The Court found that regulators deserve significant deference in exercising its public interest discretion in this area. The Court also found that mobility trade agreements were not directly enforceable against regulatory bodies and it was up to the government to change any laws necessary to implement such agreements.
This case suggests regulators have continuing jurisdiction over their members, including the authority to impose the entire range of penalties (even revocation) on a no longer existent certificate of registration. Regulated professionals cannot avoid the disciplinary consequences of professional misconduct by unilaterally resigning.
The Court agreed that Murtaza had not qualified for a licence due to his lack of Canadian experience. Furthermore, the Court accepted and confirmed PEO’s requirement of Canadian experience as a necessary requirement to obtain licensure in the province.
This decision suggests that regulators cannot refuse to consider these direct approval requests. The Court did not appear to consider that any degree of deference should be given to the regulators' choice of approval processes, and the decision may be open to challenge on that basis. Regulators will have to review information provided by an applicant school and decide whether the information is sufficient to warrant approval. If the information is insufficient, the regulator should provide reasons explaining why the information is insufficient and why approval cannot be granted.

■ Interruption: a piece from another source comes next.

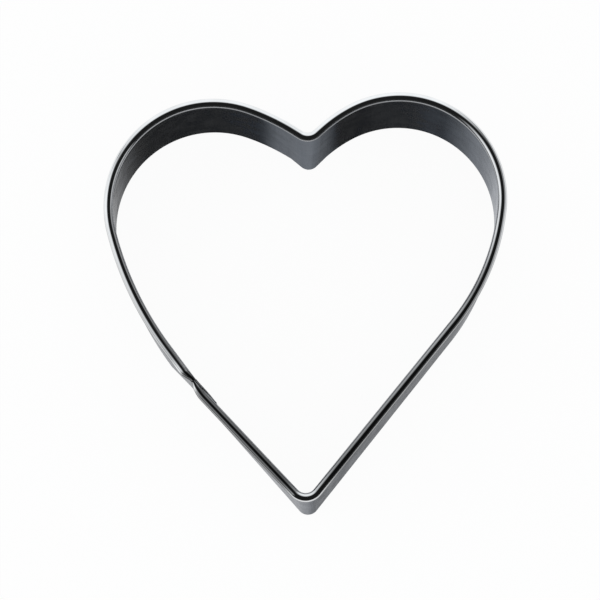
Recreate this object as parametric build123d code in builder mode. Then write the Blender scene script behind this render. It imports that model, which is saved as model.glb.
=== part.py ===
from build123d import *
import os
from collections import namedtuple
from math import acos, atan2, copysign, cos, degrees, radians, sin, tan

# Heart-shaped cookie cutter: one strip of sheet steel with a rolled rim, lapped and spot welded.
# Millimetres, +Z up. The cutting edge stands on Z = 0 and the origin is the bottom centre of the
# bounding box. +X runs across the heart and +Y from its tip to its lobes.

os.makedirs("parts", exist_ok=True)

# Strip
cutter_height = 22.0
sheet = 0.25
bead_diameter = 1.5
roll_gap = 0.075  # between the end of the roll and the outside of the wall
roll_sides = 6  # flats of the hollow inside the roll
rim_depth = 2.2  # height of the zone under the top of the bead that keeps the bends of the rim

# Folds of the heart, as radii at the crest of the bead.
# The stiff bead takes a rounder fold than the cutting edge does.
tip_rim_radius = 2.45
tip_edge_radius = 2.3
notch_rim_radius = 2.2
notch_edge_radius = 1.05

# Lean of the wall, which stands a little off plumb: how far its cutting edge is moved in plan
# against the rim. The two halves and the corners lean along Y, the seam towards the inside.
right_lean = 0.42
left_lean = 0.12
seam_lean = 0.8
notch_push = 0.6
tip_push = 0.55
tip_aside = 0.35  # the same move of the tip along X

# Right half, from the notch outwards, as radii at the crest of the bead and turns
right_rise = 42.4  # degrees
right_arm = 3.0
right_shoulder_radius = 22.8
right_shoulder_turn = 13.6  # degrees
right_lobe_radius = 16.6
right_lobe_turn = 124.6  # degrees
right_side_radius = 35.6
right_side_turn = 32.8  # degrees

# Left half, from the notch outwards
left_rise = 32.0  # degrees
left_arm = 3.0
left_shoulder_radius = 36.6
left_shoulder_turn = 12.7  # degrees
left_lobe_radius = 16.9
left_lobe_turn = 123.7  # degrees
left_side_radius = 54.0
left_side_turn = 22.4  # degrees
upper_flank = 7.0  # straight between the left side and the seam
seam_turn = 6.6  # degrees between the two straights that meet at the seam

# Lapped seam, where the outer end of the strip stands outside the inner one
lap_length = 4.8
lap_gap = 0.03
nose_length = 3.2  # pinched end of the outer bead
nose_width = 0.65
neck_length = 2.4  # pinched end of the inner bead
neck_width = 0.85
neck_gap = 0.15  # from the end of the inner bead to the end of the outer one
pinched_height = 1.8
tongue_drop = 0.3  # how far the top of the inner layer stays below the bead
hem_length = 2.7
hem_height = 1.5
hem_proud = 0.08  # how far the flattened roll stands out of the inner face of the inner layer
hem_cover_share = 0.93  # of the sheet, taken up by the flattened roll where it enters the lap
hem_end_share = 0.87  # the same where the flattened roll runs out inside the sheet

# Shares of the pinch at even stations of a pinched end, from its flat end to the round bead
nose_shares = (1.0, 0.53, 0.22, 0.05, 0.0)
neck_shares = (1.0, 0.92, 0.58, 0.26, 0.0)

# Spot welds
nugget_diameter = 2.0
nugget_dish = 0.06
nugget_height_shares = {"upper": 0.82, "middle": 0.5, "lower": 0.18}

# Derived sizes
bead_radius = bead_diameter / 2
wall_inner = bead_radius  # inset of the face that looks into the heart
wall_outer = bead_radius - sheet
wall_top = cutter_height - rim_depth
bead_level = cutter_height - bead_radius
lap_step = sheet + lap_gap
nose_swell = bead_diameter - nose_width
neck_swell = bead_diameter - neck_width
pinch_rise = pinched_height - bead_diameter
hem_width = hem_proud + sheet * hem_cover_share
hem_end_width = sheet * hem_end_share
layers_half = (sheet + lap_step) / 2
nugget_radius = nugget_diameter / 2

# Headings in plan, in degrees, of the strip as it runs from its outer end
# down to the tip, round the right half, over the notch and down the left half
notch_in_heading = 180 + right_rise
right_flank_heading = notch_in_heading - right_shoulder_turn - right_lobe_turn - right_side_turn
notch_out_heading = 180 - left_rise
upper_heading = notch_out_heading + left_shoulder_turn + left_lobe_turn + left_side_turn
lower_heading = upper_heading + seam_turn

Run = namedtuple("Run", "start heading bends")
Pinch = namedtuple("Pinch", "flat_end full_end heading swell shares")


def direction(heading):
    """Unit vector in plan along a heading."""
    return Vector(cos(radians(heading)), sin(radians(heading)))


def inward(heading):
    """Unit vector in plan towards the inside of the heart."""
    return direction(heading + 90)


def heading_of(vector):
    """Heading of a vector in plan."""
    return degrees(atan2(vector.Y, vector.X))


def span_of(heading, bends):
    """Vector from the start to the end of bends that follow each other with no straight between."""
    span = Vector(0, 0)
    for radius, turn in bends:
        chord = 2 * radius * sin(radians(abs(turn) / 2))
        span += direction(heading + turn / 2) * chord
        heading += turn
    return span


def corner_run(before, corner, after, radius):
    """Run that rounds the corner of two straights."""
    heading = heading_of(corner - before)
    turn = (heading_of(after - corner) - heading + 180) % 360 - 180
    setback = radius * tan(radians(abs(turn) / 2))
    return Run(corner - direction(heading) * setback, heading, ((radius, turn),))


class HeartPlan:
    """Corners and runs of the strip in plan, all on the crest line of the bead.

    The lean is none under the rim and full at the cutting edge.
    """

    def __init__(self, notch_place, lean):
        right_bends = (
            (right_side_radius, right_side_turn),
            (right_lobe_radius, right_lobe_turn),
            (right_shoulder_radius, right_shoulder_turn),
        )
        left_bends = (
            (left_shoulder_radius, left_shoulder_turn),
            (left_lobe_radius, left_lobe_turn),
            (left_side_radius, left_side_turn),
        )
        up = direction(right_flank_heading)
        down = direction(lower_heading)

        # corners of the rim, where the wall has no lean
        right_arm_start = notch_place - direction(notch_in_heading) * right_arm
        right_start = right_arm_start - span_of(right_flank_heading, right_bends)
        left_arm_end = notch_place + direction(notch_out_heading) * left_arm
        left_end = left_arm_end + span_of(notch_out_heading, left_bends)
        self.lap_corner = left_end + direction(upper_heading) * upper_flank
        self.outer_end = self.lap_corner - inward(lower_heading) * lap_step
        lower_flank = (right_start - self.outer_end).cross(up).Z / down.cross(up).Z
        tip_corner = self.outer_end + down * lower_flank

        # the same corners at this lean
        right_shift = Vector(0, -right_lean) * lean
        seam_shift = inward(lower_heading) * seam_lean * lean
        right_start += right_shift
        right_arm_start += right_shift
        left_arm_end += Vector(0, -left_lean) * lean
        self.lap_corner += seam_shift
        self.outer_end += seam_shift
        tip_corner += Vector(tip_aside, -tip_push) * lean
        notch_corner = notch_place + Vector(0, -notch_push) * lean

        tip_radius = tip_rim_radius + (tip_edge_radius - tip_rim_radius) * lean
        notch_radius = notch_rim_radius + (notch_edge_radius - notch_rim_radius) * lean
        self.heart_runs = [
            corner_run(self.outer_end, tip_corner, right_start, tip_radius),
            Run(right_start, right_flank_heading, right_bends),
            corner_run(right_arm_start, notch_corner, left_arm_end, notch_radius),
            Run(left_arm_end, notch_out_heading, left_bends),
        ]

        # ends of the strip and of its bead
        self.outer_full = self.outer_end + down * nose_length
        self.lap_run = Run(self.lap_corner, lower_heading, ())
        self.inner_end = self.lap_corner + down * lap_length
        self.neck = self.lap_corner - direction(upper_heading) * neck_gap
        self.inner_full = self.lap_corner - direction(upper_heading) * neck_length
        sheet_middle = inward(lower_heading) * (wall_outer + sheet / 2)
        self.lap_middle = (self.outer_end + self.inner_end) / 2 + sheet_middle


def strip_line(start, start_heading, runs, end, end_heading, inset=0):
    """Draws straights and tangent bends, moved by an inset towards the inside of the heart."""
    here = start + inward(start_heading) * inset
    for run in runs:
        first = run.start + inward(run.heading) * inset
        Line(here, first)
        here = first
        heading = run.heading
        for radius, turn in run.bends:
            arc = JernArc(here, direction(heading), radius - copysign(inset, turn), turn)
            here = arc @ 1
            heading += turn
    Line(here, end + inward(end_heading) * inset)


def strip_face(start, start_heading, runs, end, end_heading):
    """Draws the sheet in plan: two parallel lines, a sheet apart, closed at both ends."""
    with BuildLine() as outline:
        ends = []
        for inset in (wall_inner, wall_outer):
            strip_line(start, start_heading, runs, end, end_heading, inset)
            first = start + inward(start_heading) * inset
            last = end + inward(end_heading) * inset
            ends.append((first, last))
        Line(ends[0][0], ends[1][0])
        Line(ends[0][1], ends[1][1])
    make_face(outline.edges())


def station(point, heading, level=bead_level):
    """Plane across the strip: local X points out of the heart and local Y up."""
    origin = Vector(point.X, point.Y, level)
    return Plane(origin=origin, x_dir=direction(heading - 90), z_dir=-direction(heading))


def rim_section(width, height):
    """Draws the rolled edge with the top of the wall; its roll is round, or oval where pinched."""
    centre = Vector(width / 2 - wall_inner, bead_radius - height / 2)
    foot = wall_top - bead_level
    roll = 180 + degrees(acos(2 * (sheet + roll_gap) / width - 1))
    bore = []
    for side in range(roll_sides + 1):
        angle = radians(180 - roll * side / roll_sides)
        across = (width / 2 - sheet) * cos(angle)
        bore.append(centre + Vector(across, (height / 2 - sheet) * sin(angle)))
    with BuildLine() as outline:
        outside = EllipticalCenterArc(centre, width / 2, height / 2, 180, arc_size=-roll)
        Polyline(bore)
        Line(outside @ 1, bore[-1])
        Polyline(outside @ 0, (-wall_inner, foot), (-wall_outer, foot), bore[0])
    make_face(outline.edges())


def hem_section(width, inner_face, top):
    """Draws the flattened remains of the roll, an oval that stands proud of the wall inwards."""
    with Locations((width / 2 - inner_face, top - hem_height / 2)):
        Ellipse(width / 2, hem_height / 2)


# Plan of the heart, moved so that the middle of its bounding box is at the origin
first_plan = HeartPlan(Vector(0, 0), 0)
with BuildLine() as first_crest:
    strip_line(
        first_plan.outer_end,
        lower_heading,
        first_plan.heart_runs,
        first_plan.inner_full,
        upper_heading,
    )
notch_place = -first_crest.line.bounding_box().center()
rim_plan = HeartPlan(notch_place, 0)
edge_plan = HeartPlan(notch_place, 1)

# Planes across the strip at the middle of the lap, one for each weld
weld_planes = {}
for name, share in nugget_height_shares.items():
    lap_middle = HeartPlan(notch_place, 1 - share).lap_middle
    weld_planes[name] = station(lap_middle, lower_heading, wall_top * share)

# Strip
with BuildPart() as cutter_band:
    # wall, whose folds are sharper at the cutting edge than under the rim
    for level, plan in ((0, edge_plan), (wall_top, rim_plan)):
        with BuildSketch(Plane.XY.offset(level)):
            strip_face(
                plan.outer_end,
                lower_heading,
                plan.heart_runs + [plan.lap_run],
                plan.inner_end,
                lower_heading,
            )
    loft(ruled=True)

    # rolled rim, round between the pinched ends
    with BuildLine() as crest:
        strip_line(
            rim_plan.outer_full,
            lower_heading,
            rim_plan.heart_runs,
            rim_plan.inner_full,
            upper_heading,
        )
    with BuildSketch(station(rim_plan.outer_full, lower_heading)):
        rim_section(bead_diameter, bead_diameter)
    sweep(path=Plane.XY.offset(bead_level).from_local_coords(crest.line))

    # ends of the roll, pinched flat towards the seam
    nose = Pinch(rim_plan.outer_end, rim_plan.outer_full, lower_heading, nose_swell, nose_shares)
    neck = Pinch(rim_plan.neck, rim_plan.inner_full, upper_heading, neck_swell, neck_shares)
    for pinch in (nose, neck):
        step = (pinch.full_end - pinch.flat_end) / (len(pinch.shares) - 1)
        for place, share in enumerate(pinch.shares):
            with BuildSketch(station(pinch.flat_end + step * place, pinch.heading)):
                rim_section(bead_diameter - pinch.swell * share, bead_diameter + pinch_rise * share)
        loft()

    # tongue, the inner layer of the lap above the wall
    with BuildSketch(Plane.XY.offset(wall_top)):
        strip_face(
            rim_plan.neck,
            upper_heading,
            [rim_plan.lap_run],
            rim_plan.inner_end,
            lower_heading,
        )
    extrude(amount=rim_depth - tongue_drop)

    # flattened roll that leans over to the inside as it enters the lap
    hem_top = bead_radius - tongue_drop + hem_proud
    hem_end = rim_plan.lap_corner + direction(lower_heading) * hem_length
    with BuildSketch(station(rim_plan.neck, upper_heading)):
        hem_section(neck_width - 2 * hem_proud, wall_inner - hem_proud, hem_top)
    with BuildSketch(station(rim_plan.lap_corner, lower_heading)):
        hem_section(hem_width, wall_inner + hem_proud, hem_top)
    with BuildSketch(station(hem_end, lower_heading)):
        hem_section(hem_end_width, wall_outer + (sheet + hem_end_width) / 2, hem_top)
    loft(ruled=True)

    # round holes through both layers, where the welds sit
    for weld in weld_planes.values():
        with BuildSketch(Plane(weld.origin, x_dir=weld.y_dir, z_dir=weld.x_dir)):
            Circle(nugget_radius)
        extrude(amount=lap_step + sheet, both=True, mode=Mode.SUBTRACT)
cutter_band.part.label = "cutter_band"
export_step(cutter_band.part, "parts/cutter_band.step")

# Spot welds, each dished on both faces by the electrodes
for name, weld in weld_planes.items():
    with BuildPart() as weld_nugget:
        with BuildSketch(weld):
            with BuildLine():
                outer_dish = TangentArc(
                    (layers_half - nugget_dish, 0), (layers_half, nugget_radius), tangent=(0, 1)
                )
                inner_dish = TangentArc(
                    (nugget_dish - layers_half, 0), (-layers_half, nugget_radius), tangent=(0, 1)
                )
                Line(outer_dish @ 0, inner_dish @ 0)
                Line(outer_dish @ 1, inner_dish @ 1)
            make_face()
        revolve(axis=Axis(weld.origin, weld.x_dir))
    weld_nugget.part.label = f"{name}_weld_nugget"
    export_step(weld_nugget.part, f"parts/{name}_weld_nugget.step")
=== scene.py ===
"""Looks of a heart-shaped cookie cutter: one strip of polished sheet steel, rolled, lapped and spot welded.

Everything is in metres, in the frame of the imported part: the cutting edge stands on Z = 0, +X runs
across the heart and +Y from its tip to its lobes.
"""

import logging
import math
from dataclasses import dataclass
from enum import Enum
from typing import Sequence

import bmesh
import bpy
import numpy as np
from mathutils import Matrix, Quaternion, Vector

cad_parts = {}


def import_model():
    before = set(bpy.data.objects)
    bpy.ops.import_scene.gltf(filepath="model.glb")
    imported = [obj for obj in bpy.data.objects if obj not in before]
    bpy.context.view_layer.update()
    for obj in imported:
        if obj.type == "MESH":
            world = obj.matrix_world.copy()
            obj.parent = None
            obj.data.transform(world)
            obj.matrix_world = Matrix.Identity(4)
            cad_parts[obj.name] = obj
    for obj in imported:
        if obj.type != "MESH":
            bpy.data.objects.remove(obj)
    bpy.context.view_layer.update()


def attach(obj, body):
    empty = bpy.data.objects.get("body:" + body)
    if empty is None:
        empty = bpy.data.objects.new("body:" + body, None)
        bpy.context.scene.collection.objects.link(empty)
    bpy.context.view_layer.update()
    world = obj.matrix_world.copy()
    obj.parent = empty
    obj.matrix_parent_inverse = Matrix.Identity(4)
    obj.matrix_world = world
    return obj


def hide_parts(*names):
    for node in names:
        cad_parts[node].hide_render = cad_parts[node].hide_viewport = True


Colour = tuple[float, float, float]
Stops = tuple[tuple[float, float], ...]
Value = bpy.types.NodeSocket | float | Colour
Station = tuple[int, float]
Line = list[tuple[float, float]]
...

First, it recognizes the latitude regulators ought to be given when enacting bylaws. Second, it clarifies the nature of the evidence that regulators will need to provide when their bylaws are challenged on judicial review. On the whole, the decision comes as a welcome confirmation of the deference that courts will show to regulators when they enact by-laws in the bona fide exercise of their authority
The Court affirmed that professional regulators have the right to require foreign-trained applicants to fulfil registration requirements, including standardized tests, to ensure they are competent to practise the regulated profession safely. Furthermore, the Court found that it is not prima facie discriminatory to require foreign-trained applicants to obtain one year of Canadian professional engineering experience, even if they have difficulty finding a position in Canada.
Regulators should ensure that the step of referring complaints to discipline is not treated as a rubber stamping exercise – otherwise, there may be cost consequences.
An appeal from an administrative tribunal usually results in the matter being referred back to the tribunal for a new hearing. However, in this case the court found no reason to send the matter back, as the only reasonable conclusion is that Vernon is "disentitled to registration" due to the false information provided on his application and that, due to his past conduct, there was no reasonable grounds for the belief that he would conduct business in accordance with the law and with honesty and integrity.
The Court provided guidance concerning how regulators should implement incapacity-related regimes. Incapacity-related issues will vary from one case to another. The decision shows that regulators have some flexibility in how they implement their respective incapacity regimes. Going forward, regulators will have to engage in a case-by-case analysis in order to determine what level of procedural fairness is required before engaging their incapacity regimes.
Regulators’ primary duty remains to serve and protect the public interest. Serving and protecting the public interest includes being transparent, objective, impartial and fair, but also includes ensuring registration applicants are qualified to become members of the profession. As regulators are responsible for the regulation of their members and protection of the public as a whole, there is no “proximity” between a regulator and its members, registration applicants, or members of the public sufficient to create a private law duty of care.
The Court upheld ICRC’s interim suspension order pending an investigation - deemed it reasonable and sufficiently explained. The court considered when it was reasonable to allow an interim suspension pending an investigation.
Regulators can take comfort that where their investigators are acting in their capacity as investigators and within the scope of their duties, they will not be vulnerable to civil claims for defamation. The case reaffirms that: 1. Investigators acting within the scope of their authority are protected from defamation actions; 2. The common law principle of absolute privilege as it extends to regulatory investigations will not be superseded by statutory requirements where the statute does not “clearly and unambiguously” require this.
The Tribunal ordered the BCVMA to pay between $2,000 and $35,000 to each of the veterinarians for “injury to dignity, feelings and self-respect”, which totalled $219,500. In addition, the BCVMA was ordered to pay approximately $45,000 for lost wages and expenses. The Tribunal also ordered non-monetary remedies: the BCVMA was required to cease the discrimination and to refrain from committing the same or a similar contravention, and to take specified steps to address the effects of its discriminatory practices. This case is an example of what punishment a regulator may face as a result of questionable conduct in a human rights context.
The case suggests that the obligation to disclose the particulars of professional misconduct allegations in the Notice of Hearing may be quite onerous. The Court ruled that PEO's Discipline Committee in this case could not rule on conduct that was not referred to in the Statement of Allegations by virtue of the fact that it fell within the broader subject matter of the referral. Rather, PEO was required to provide reasonable notice of the conduct of the member and its relation to the allegations of professional misconduct in a highly particularized manner.